# Start of SOURCE DATA

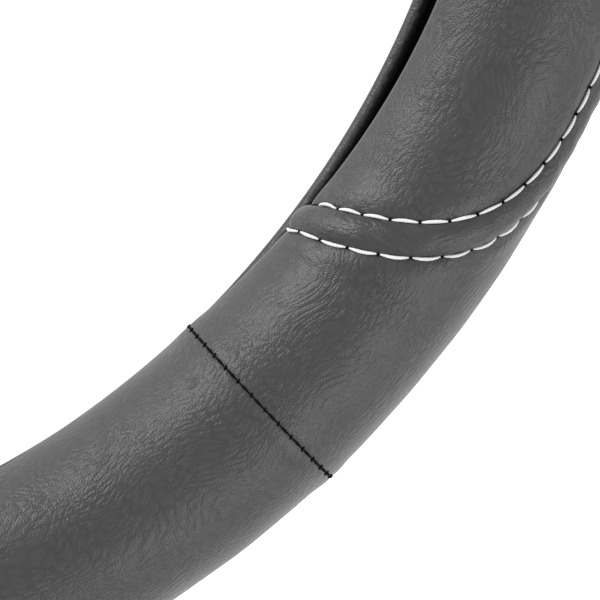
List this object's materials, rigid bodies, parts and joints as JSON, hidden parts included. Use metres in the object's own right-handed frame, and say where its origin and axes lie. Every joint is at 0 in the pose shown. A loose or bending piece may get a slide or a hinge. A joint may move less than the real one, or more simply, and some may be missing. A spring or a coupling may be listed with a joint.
{
  "type": "steering wheel cover",
  "caption": "Slip-on ring cover for a steering wheel: a C-shaped rubber ring wrapped in stitched dark leather, with a padded strip that curves round each grip.",
  "frame": {"origin": "centre of the ring, on the surface that the cover lies on", "axes": "+Z along the ring's axis, toward its front face; +X toward 3 o'clock and +Y toward 12 o'clock, seen from the front"},
  "size_m": [0.3794, 0.3794, 0.0361],
  "materials": {
    "core": "matt moulded rubber",
    "leather": "dark grey grained synthetic leather, semi-matt",
    "strip": "dark grey grained synthetic leather over padding"
  },
  "bodies": {
    "root": {"core_right": "core", "core_top": "core", "core_left": "core", "core_bottom": "core", "bottom_panel": "leather", "top_panel": "leather", "right_inlay": "leather", "right_strip": "strip", "right_back_panel": "leather", "left_inlay": "leather", "left_strip": "strip", "left_back_panel": "leather"}
  },
  "joints": []
}
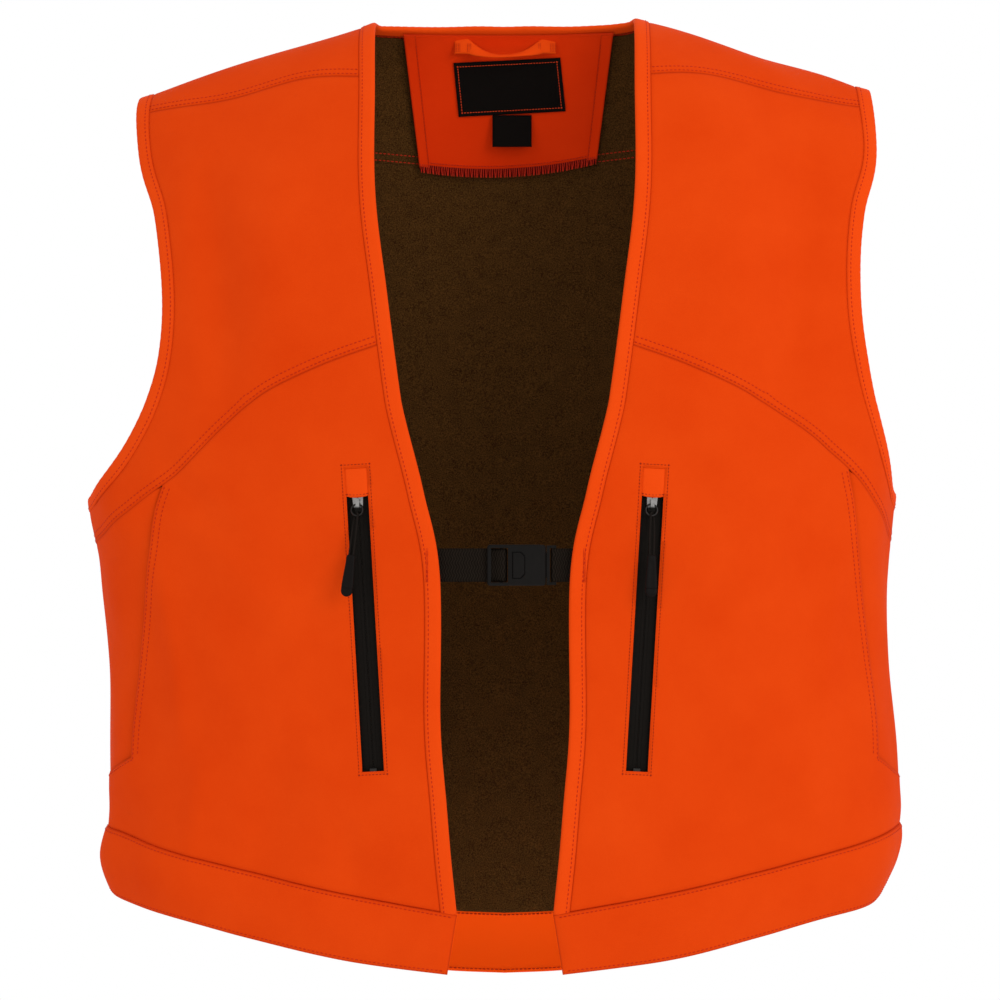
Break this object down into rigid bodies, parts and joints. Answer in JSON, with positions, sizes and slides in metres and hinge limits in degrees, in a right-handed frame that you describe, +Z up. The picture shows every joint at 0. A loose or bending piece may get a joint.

# End of SOURCE DATA

__WHAT YOU WILL DO__
Reproduce the entries above exactly.

__RESULT OF THIS EXERCISE__
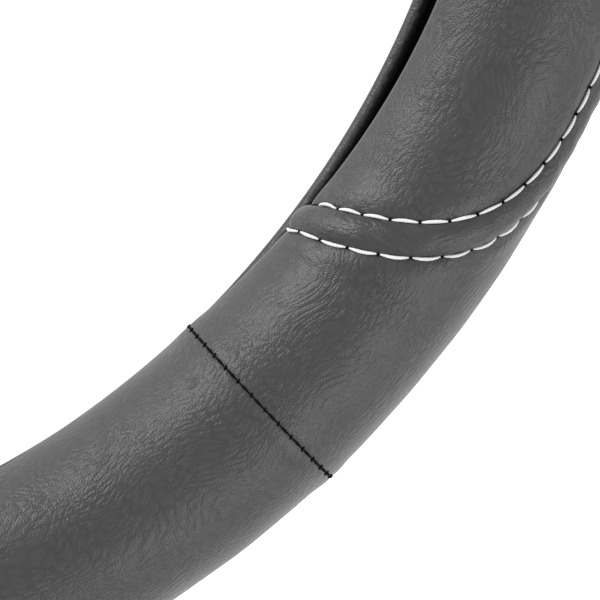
List this object's materials, rigid bodies, parts and joints as JSON, hidden parts included. Use metres in the object's own right-handed frame, and say where its origin and axes lie. Every joint is at 0 in the pose shown. A loose or bending piece may get a slide or a hinge. A joint may move less than the real one, or more simply, and some may be missing. A spring or a coupling may be listed with a joint.
{
  "type": "steering wheel cover",
  "caption": "Slip-on ring cover for a steering wheel: a C-shaped rubber ring wrapped in stitched dark leather, with a padded strip that curves round each grip.",
  "frame": {"origin": "centre of the ring, on the surface that the cover lies on", "axes": "+Z along the ring's axis, toward its front face; +X toward 3 o'clock and +Y toward 12 o'clock, seen from the front"},
  "size_m": [0.3794, 0.3794, 0.0361],
  "materials": {
    "core": "matt moulded rubber",
    "leather": "dark grey grained synthetic leather, semi-matt",
    "strip": "dark grey grained synthetic leather over padding"
  },
  "bodies": {
    "root": {"core_right": "core", "core_top": "core", "core_left": "core", "core_bottom": "core", "bottom_panel": "leather", "top_panel": "leather", "right_inlay": "leather", "right_strip": "strip", "right_back_panel": "leather", "left_inlay": "leather", "left_strip": "strip", "left_back_panel": "leather"}
  },
  "joints": []
}
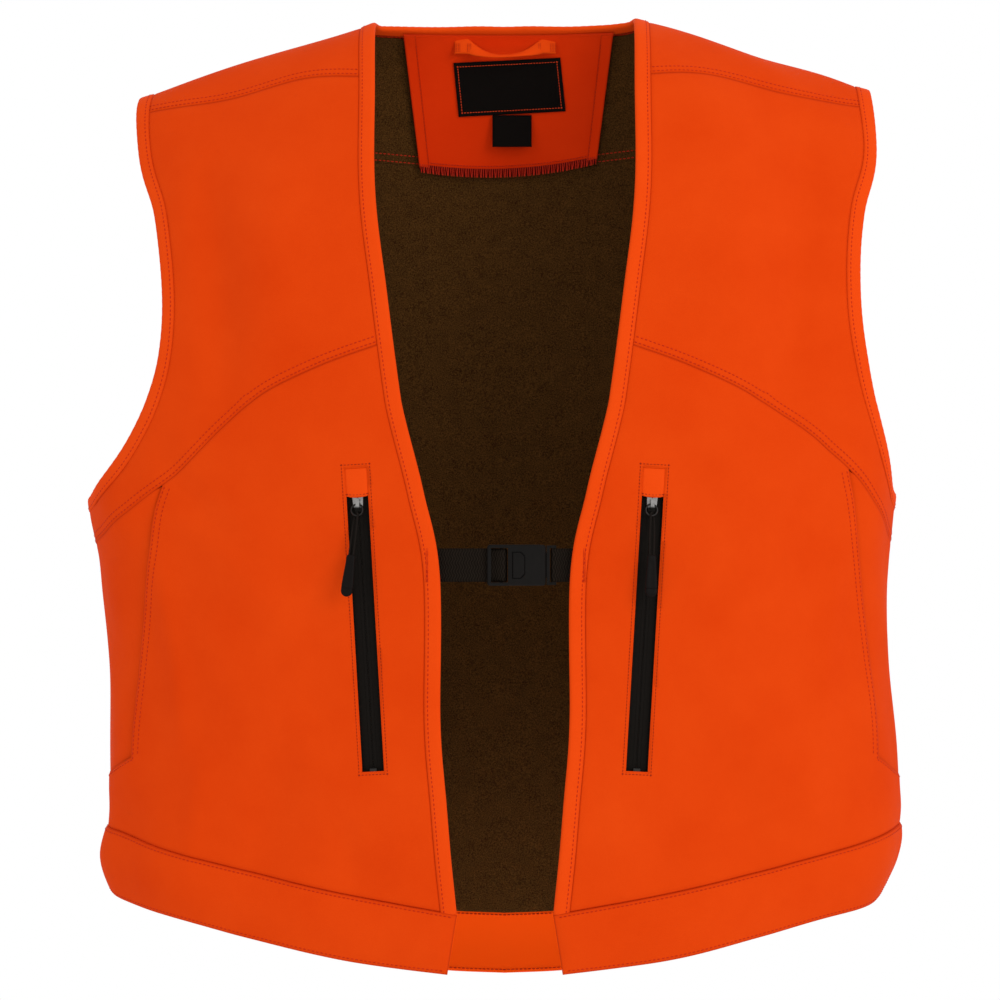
Break this object down into rigid bodies, parts and joints. Answer in JSON, with positions, sizes and slides in metres and hinge limits in degrees, in a right-handed frame that you describe, +Z up. The picture shows every joint at 0. A loose or bending piece may get a joint.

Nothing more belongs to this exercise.